Since I hadn’t taken a course in sensory physiology since my undergraduate years, I didn’t mind at all. She went back to her drawing.
“The important thing again is that each hair cell — each receptor — only responds to a narrow band of frequencies. The hair is literally pushed by the right frequency of sound,” she drew another little round ball with the hair bending over like a sapling in the wind, “and this mechanical stimulation triggers the sequence of chemical events that end with the nerve firing and a signal going to the brain. So what about the olfactory system?”
Above the amorphous brain — which was now attached to an eyeball and an inner ear — she drew a big schnoz with a question mark hanging off its tip. I started to laugh, but caught her expression: serious and intent. It wasn’t meant as a joke. She ignored my stifled guffaw and went right on talking.

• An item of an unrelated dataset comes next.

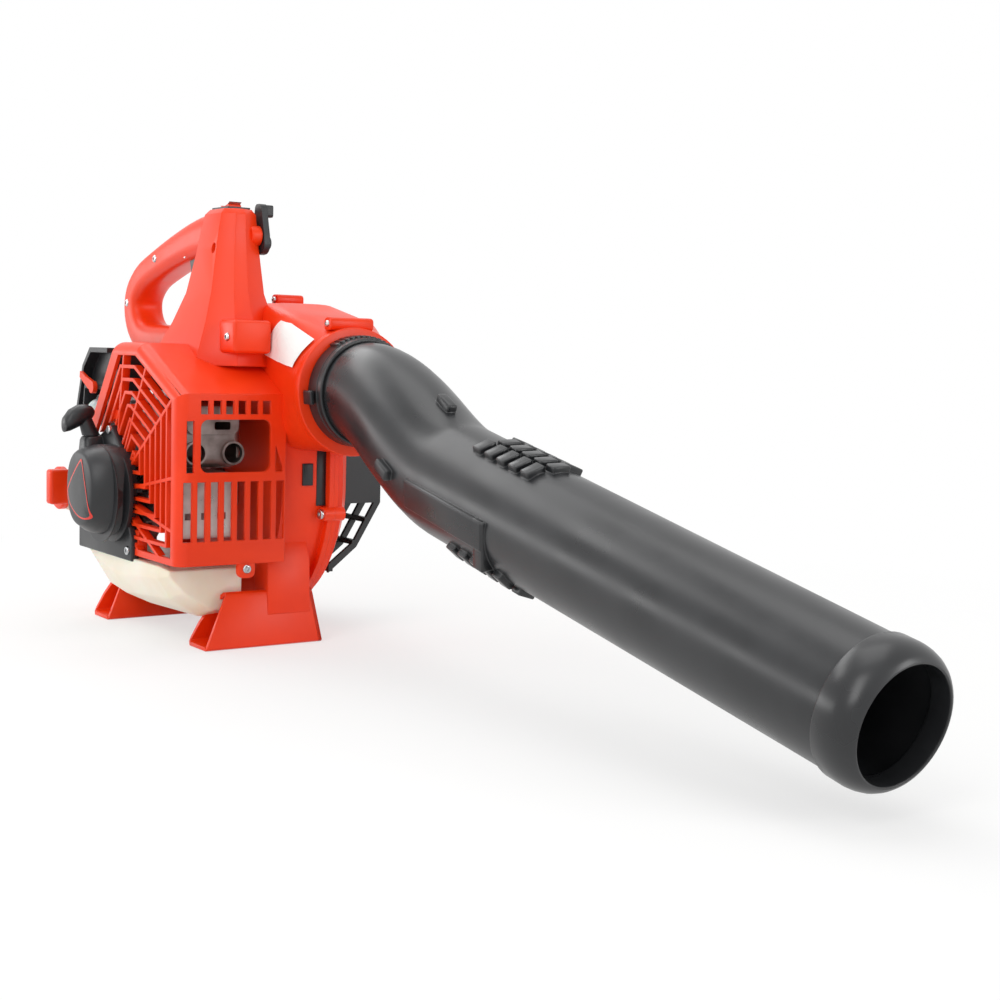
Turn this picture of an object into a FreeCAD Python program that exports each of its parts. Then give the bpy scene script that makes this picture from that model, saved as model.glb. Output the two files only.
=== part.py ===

“Given what we know about these other systems, we’d expect to find receptors, here in the epithelium lining the nose, that respond to chemicals suspended in the air or, in the case of aquatic animals, in the water that surrounds them. We’d also expect the receptors to be stimulus specific: each receptor should respond only to specific odours. The receptors should then feed their information to an olfactory centre in the brain.” She attached up the nose to a circle in the brain labelled OC.
“Simple, right? The trouble is, nobody can find a receptor. We’ve been looking for over fifty years, and we still can’t figure out which cells in the lining of the nose are the receptors. And then there’s the problem of the stimuli. Light and sound are easy to identify and they’re simple to manipulate and measure, so we can run tests to trace the neural pathways and understand how the visual and auditory systems work. But odours? Odours are just molecules, and there are millions, billions of molecules, all different, that can become suspended in air or water. And one odour might be made up of a thousand different molecules. So what’s stimulating the receptors? Are there different receptors responding to specific molecules or discrete classes of molecules? Perhaps, but we have no idea what those molecules might be, partly because we can’t identify a receptor, and basically, if we can’t find a receptor and we don’t know what the stimuli are, its hard to study the system. Enter Madden Riesler.”
“But he doesn’t work on olfaction. I’ve seen his records.”